I have a legal issue I'd appreciate som help with.

According to http://www.rd.go.th/publish/6044.0.html foreign companies have to pay tax on income from Thailand.

The wording is "Foreign company not carrying on business in Thailand receiving other types of income apart from dividend from Thailand"

And the tax rate is 15% of gross reciepts!

Here's my question.

A Thai company engaged in a project in Europe has hired staff from a European company to deliver work to its customer. The customer is also a European company.

The Thai company paid its invoice for staff hire outside of Thailand.

No money acctually entered or left Thailand.
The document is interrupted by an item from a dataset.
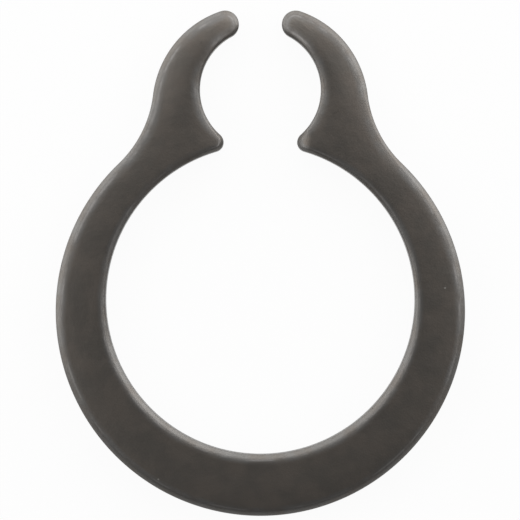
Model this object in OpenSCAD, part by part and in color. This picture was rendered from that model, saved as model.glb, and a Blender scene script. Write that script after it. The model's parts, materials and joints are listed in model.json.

No Service or acctual work for which the payment was made took place in Thailand.

Is my company, the staff provider, liable to pay tax to the Thai Revenue Department for the invoiced amount?

Is the Thai company?

Or is this tax only applicable to income for services rendered in Thailand and/or monies recieved(transferred) out of Thailand?

Posted

Valerian,

"No money acctually entered or left Thailand."

Interesting that no money left Thailand possibly this may trigger a tax obligation....

You need the advice of a good tax accountant not forum members for this type of question.

Note you need a tax specialist not a small office CPA, preferrably with international transaction experience.

  • 2 weeks later...
Posted

The 15% rate you reference is probably the withholding tax rate for passive income such as royalties or interest paid by a Thai resident company to a foreign company, and would generally be impacted by the terms of a double tax agreement (DTA), if one is in place.

Payments for services rendered are not usually subject to withholding tax. These profits are usually covered by a "business profits" article in a DTA, and assuming you are covered by one your company should not be subject to tax in Thailand unless it has a "permanent establishment" (very broadly, a fixed place of business) in Thailand.

As stated above, get your own professional advice. I'm an Australian international tax specialist and while the terms of most DTAs are similar, the actual situation could be very different.